Please restate, exactly as written, the lines running from the beginning of the material through the line that has "from FreeCAD import" in it.

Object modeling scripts
══════════

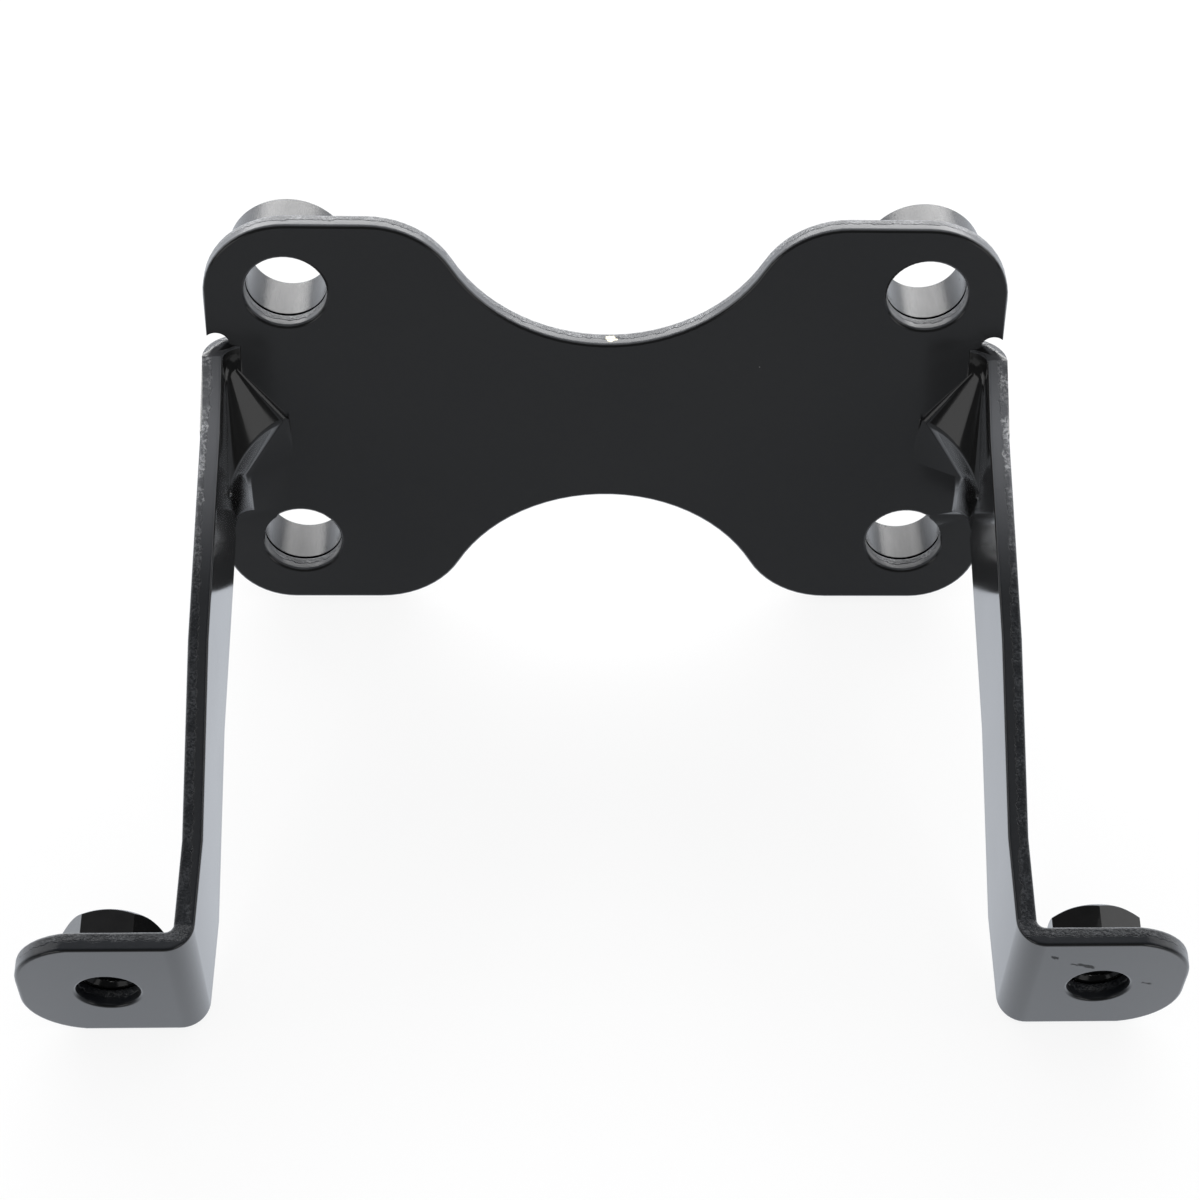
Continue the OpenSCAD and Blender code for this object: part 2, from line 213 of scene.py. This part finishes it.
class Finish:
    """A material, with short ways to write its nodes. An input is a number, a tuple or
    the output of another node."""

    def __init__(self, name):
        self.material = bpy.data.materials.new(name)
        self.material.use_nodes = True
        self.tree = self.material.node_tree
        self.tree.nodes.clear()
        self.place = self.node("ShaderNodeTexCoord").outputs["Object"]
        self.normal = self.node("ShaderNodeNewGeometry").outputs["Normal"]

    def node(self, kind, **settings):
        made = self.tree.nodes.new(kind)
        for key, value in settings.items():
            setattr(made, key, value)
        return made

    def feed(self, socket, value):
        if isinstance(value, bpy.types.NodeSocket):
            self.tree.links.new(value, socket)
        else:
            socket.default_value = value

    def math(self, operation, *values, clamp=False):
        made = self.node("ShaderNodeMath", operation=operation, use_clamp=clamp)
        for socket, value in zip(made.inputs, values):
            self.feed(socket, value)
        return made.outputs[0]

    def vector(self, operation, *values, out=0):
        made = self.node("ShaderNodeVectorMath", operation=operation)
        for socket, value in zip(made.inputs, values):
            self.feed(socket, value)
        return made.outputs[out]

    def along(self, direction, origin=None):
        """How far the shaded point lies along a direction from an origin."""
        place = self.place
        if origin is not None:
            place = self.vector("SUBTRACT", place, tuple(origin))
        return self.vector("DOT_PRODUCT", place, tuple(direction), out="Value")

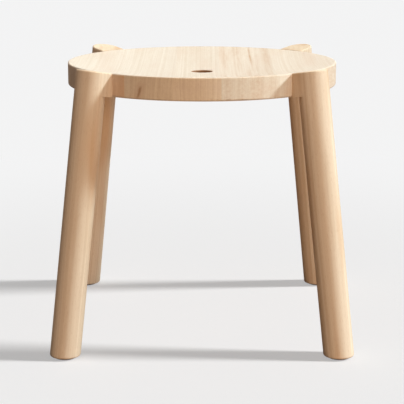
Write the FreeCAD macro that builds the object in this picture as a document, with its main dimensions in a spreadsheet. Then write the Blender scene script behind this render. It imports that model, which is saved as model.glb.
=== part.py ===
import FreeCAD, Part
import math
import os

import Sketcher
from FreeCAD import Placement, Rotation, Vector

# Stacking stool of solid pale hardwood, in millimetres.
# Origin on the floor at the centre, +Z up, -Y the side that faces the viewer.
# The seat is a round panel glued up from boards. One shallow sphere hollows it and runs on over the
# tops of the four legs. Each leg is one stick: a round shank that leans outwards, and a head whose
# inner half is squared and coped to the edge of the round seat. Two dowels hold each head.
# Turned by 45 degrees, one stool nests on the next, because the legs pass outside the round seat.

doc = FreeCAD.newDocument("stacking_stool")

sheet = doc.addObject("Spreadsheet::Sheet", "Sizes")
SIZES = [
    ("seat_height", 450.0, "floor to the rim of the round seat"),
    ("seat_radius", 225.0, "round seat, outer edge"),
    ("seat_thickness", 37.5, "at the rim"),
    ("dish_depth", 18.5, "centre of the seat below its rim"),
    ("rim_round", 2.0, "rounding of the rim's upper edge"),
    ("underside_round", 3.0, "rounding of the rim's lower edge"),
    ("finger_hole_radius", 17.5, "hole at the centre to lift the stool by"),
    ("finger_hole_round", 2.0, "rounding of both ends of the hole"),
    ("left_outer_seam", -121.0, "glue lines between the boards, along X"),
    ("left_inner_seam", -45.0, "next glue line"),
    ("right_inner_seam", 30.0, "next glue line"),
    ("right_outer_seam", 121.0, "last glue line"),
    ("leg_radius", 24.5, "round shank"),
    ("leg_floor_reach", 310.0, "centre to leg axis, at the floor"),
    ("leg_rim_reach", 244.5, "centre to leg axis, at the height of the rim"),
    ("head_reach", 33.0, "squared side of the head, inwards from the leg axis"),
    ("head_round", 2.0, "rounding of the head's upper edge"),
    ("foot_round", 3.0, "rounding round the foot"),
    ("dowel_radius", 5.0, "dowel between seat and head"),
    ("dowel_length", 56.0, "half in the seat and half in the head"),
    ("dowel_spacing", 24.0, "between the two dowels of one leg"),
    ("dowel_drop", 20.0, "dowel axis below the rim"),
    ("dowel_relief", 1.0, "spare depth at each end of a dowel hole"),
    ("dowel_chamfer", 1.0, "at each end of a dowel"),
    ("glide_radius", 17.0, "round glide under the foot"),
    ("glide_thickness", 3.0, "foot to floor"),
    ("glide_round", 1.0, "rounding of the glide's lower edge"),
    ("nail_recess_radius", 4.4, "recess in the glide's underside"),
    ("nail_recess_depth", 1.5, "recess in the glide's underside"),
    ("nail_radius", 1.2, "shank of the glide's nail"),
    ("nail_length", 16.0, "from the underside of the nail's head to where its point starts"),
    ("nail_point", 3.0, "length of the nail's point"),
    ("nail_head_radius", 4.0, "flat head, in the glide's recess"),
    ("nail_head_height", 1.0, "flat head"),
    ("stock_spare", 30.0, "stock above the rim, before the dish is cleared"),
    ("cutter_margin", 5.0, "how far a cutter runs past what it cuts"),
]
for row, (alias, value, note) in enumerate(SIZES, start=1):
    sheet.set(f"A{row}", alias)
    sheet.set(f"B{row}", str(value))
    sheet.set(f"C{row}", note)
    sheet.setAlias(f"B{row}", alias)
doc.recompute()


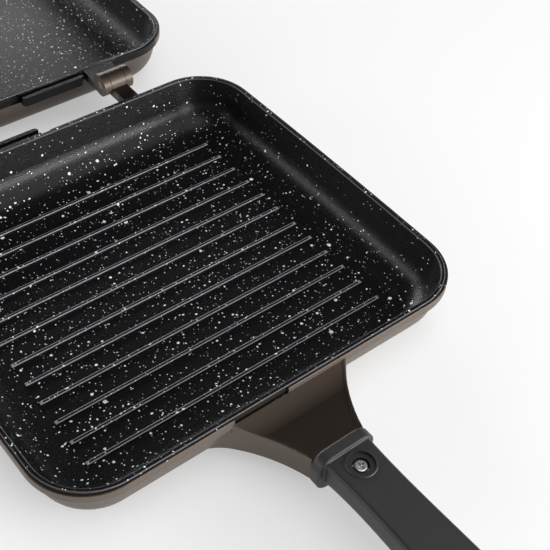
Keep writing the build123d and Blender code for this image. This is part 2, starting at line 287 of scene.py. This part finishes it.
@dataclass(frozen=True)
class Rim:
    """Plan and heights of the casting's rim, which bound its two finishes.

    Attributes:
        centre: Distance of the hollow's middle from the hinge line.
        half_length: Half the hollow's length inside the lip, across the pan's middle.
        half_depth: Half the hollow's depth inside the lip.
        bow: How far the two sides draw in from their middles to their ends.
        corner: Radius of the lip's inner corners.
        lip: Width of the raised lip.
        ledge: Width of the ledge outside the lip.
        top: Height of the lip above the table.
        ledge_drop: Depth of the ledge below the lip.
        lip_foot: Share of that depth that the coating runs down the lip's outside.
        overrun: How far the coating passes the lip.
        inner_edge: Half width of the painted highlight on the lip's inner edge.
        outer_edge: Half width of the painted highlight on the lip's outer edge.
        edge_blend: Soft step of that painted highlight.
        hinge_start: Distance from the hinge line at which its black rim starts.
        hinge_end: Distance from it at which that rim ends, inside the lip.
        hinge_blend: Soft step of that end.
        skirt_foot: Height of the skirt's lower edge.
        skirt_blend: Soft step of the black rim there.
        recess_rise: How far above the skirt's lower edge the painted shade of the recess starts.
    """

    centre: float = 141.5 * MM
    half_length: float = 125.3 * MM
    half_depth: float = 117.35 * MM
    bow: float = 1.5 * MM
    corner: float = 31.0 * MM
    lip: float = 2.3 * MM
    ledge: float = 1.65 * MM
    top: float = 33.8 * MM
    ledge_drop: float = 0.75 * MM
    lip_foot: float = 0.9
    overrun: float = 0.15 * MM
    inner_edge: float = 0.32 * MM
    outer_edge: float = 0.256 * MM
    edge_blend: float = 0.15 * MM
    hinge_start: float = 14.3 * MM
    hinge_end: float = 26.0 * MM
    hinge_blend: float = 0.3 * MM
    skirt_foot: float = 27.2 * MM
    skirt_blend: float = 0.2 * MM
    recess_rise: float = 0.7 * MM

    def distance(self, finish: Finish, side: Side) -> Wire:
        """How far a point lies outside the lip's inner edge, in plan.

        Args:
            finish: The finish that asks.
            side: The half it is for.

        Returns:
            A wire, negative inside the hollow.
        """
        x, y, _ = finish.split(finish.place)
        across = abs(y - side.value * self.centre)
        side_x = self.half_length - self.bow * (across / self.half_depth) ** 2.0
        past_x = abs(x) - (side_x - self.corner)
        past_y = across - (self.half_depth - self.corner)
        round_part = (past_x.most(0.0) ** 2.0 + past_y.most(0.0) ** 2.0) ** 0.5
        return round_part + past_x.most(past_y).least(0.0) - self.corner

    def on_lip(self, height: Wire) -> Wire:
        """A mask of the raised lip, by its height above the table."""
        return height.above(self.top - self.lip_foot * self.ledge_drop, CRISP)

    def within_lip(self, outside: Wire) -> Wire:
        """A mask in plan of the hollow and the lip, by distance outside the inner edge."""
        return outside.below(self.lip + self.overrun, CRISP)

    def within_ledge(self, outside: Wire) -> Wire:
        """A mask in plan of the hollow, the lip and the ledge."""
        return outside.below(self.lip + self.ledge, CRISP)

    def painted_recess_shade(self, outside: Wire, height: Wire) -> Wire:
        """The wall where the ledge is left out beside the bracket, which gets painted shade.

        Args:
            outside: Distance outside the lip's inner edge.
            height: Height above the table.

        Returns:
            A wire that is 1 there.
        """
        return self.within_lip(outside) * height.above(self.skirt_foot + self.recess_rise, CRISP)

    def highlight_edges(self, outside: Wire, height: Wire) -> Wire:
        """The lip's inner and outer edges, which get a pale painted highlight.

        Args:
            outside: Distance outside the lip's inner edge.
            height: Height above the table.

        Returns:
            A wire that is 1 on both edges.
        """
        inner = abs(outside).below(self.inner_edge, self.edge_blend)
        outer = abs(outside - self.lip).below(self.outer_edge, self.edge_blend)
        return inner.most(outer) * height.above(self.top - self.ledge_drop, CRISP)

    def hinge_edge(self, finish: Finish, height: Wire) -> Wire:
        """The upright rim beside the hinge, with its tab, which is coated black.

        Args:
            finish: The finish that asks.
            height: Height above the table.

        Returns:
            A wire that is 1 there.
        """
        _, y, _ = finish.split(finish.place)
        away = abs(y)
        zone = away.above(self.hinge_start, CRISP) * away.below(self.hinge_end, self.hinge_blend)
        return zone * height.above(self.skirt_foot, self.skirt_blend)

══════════

• [Full response]:
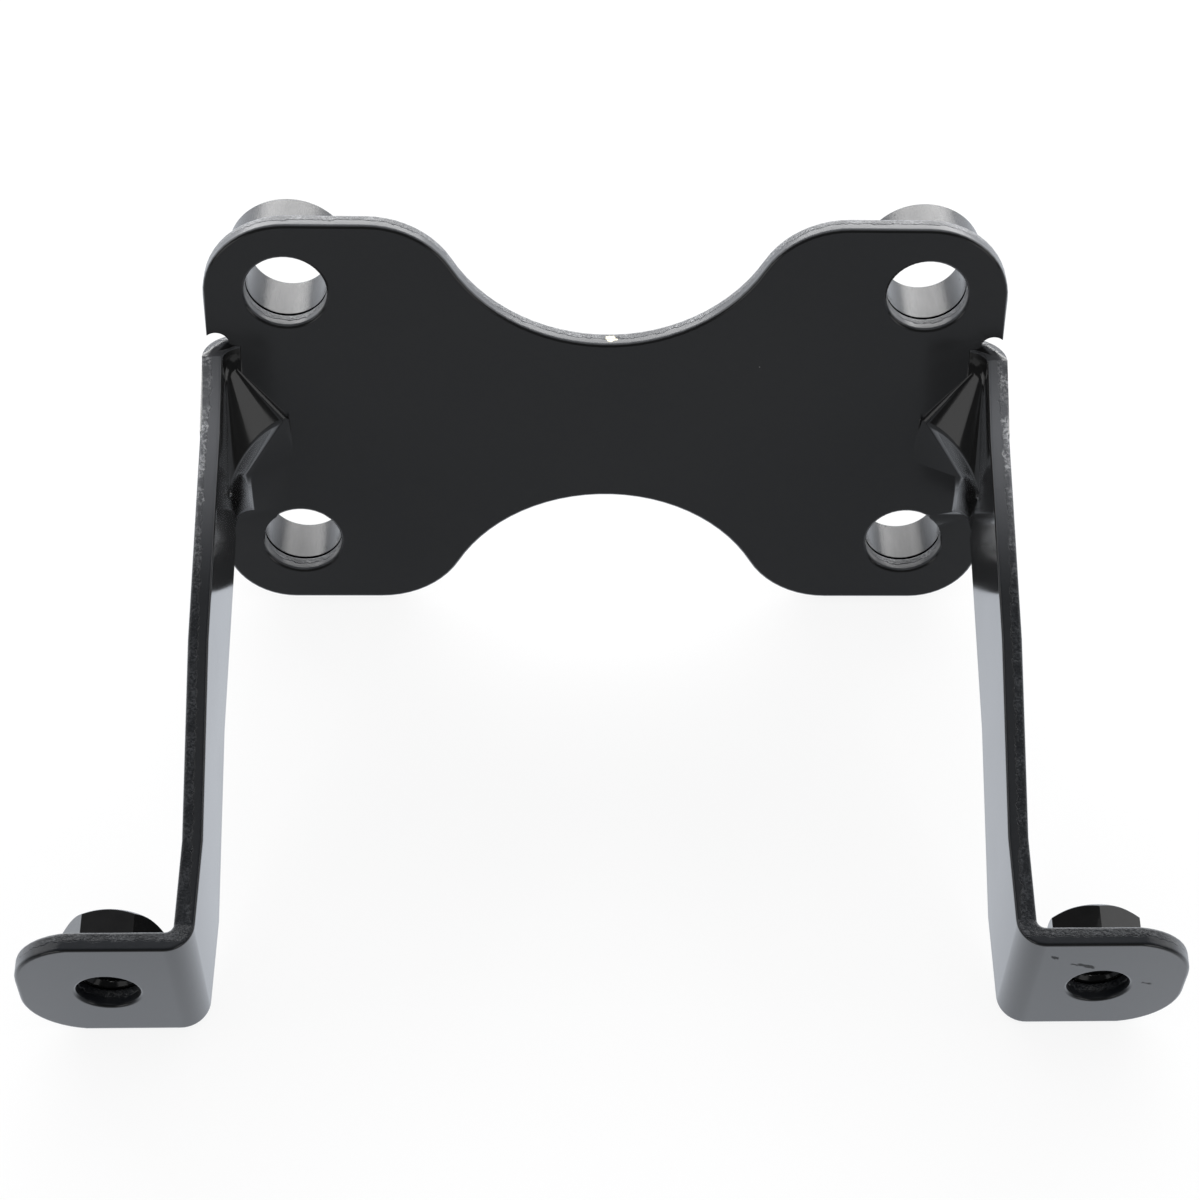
Continue the OpenSCAD and Blender code for this object: part 2, from line 213 of scene.py. This part finishes it.
class Finish:
    """A material, with short ways to write its nodes. An input is a number, a tuple or
    the output of another node."""

    def __init__(self, name):
        self.material = bpy.data.materials.new(name)
        self.material.use_nodes = True
        self.tree = self.material.node_tree
        self.tree.nodes.clear()
        self.place = self.node("ShaderNodeTexCoord").outputs["Object"]
        self.normal = self.node("ShaderNodeNewGeometry").outputs["Normal"]

    def node(self, kind, **settings):
        made = self.tree.nodes.new(kind)
        for key, value in settings.items():
            setattr(made, key, value)
        return made

    def feed(self, socket, value):
        if isinstance(value, bpy.types.NodeSocket):
            self.tree.links.new(value, socket)
        else:
            socket.default_value = value

    def math(self, operation, *values, clamp=False):
        made = self.node("ShaderNodeMath", operation=operation, use_clamp=clamp)
        for socket, value in zip(made.inputs, values):
            self.feed(socket, value)
        return made.outputs[0]

    def vector(self, operation, *values, out=0):
        made = self.node("ShaderNodeVectorMath", operation=operation)
        for socket, value in zip(made.inputs, values):
            self.feed(socket, value)
        return made.outputs[out]

    def along(self, direction, origin=None):
        """How far the shaded point lies along a direction from an origin."""
        place = self.place
        if origin is not None:
            place = self.vector("SUBTRACT", place, tuple(origin))
        return self.vector("DOT_PRODUCT", place, tuple(direction), out="Value")

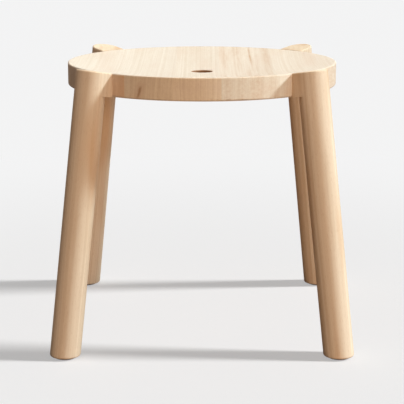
Write the FreeCAD macro that builds the object in this picture as a document, with its main dimensions in a spreadsheet. Then write the Blender scene script behind this render. It imports that model, which is saved as model.glb.
=== part.py ===
import FreeCAD, Part
import math
import os

import Sketcher
from FreeCAD import Placement, Rotation, Vector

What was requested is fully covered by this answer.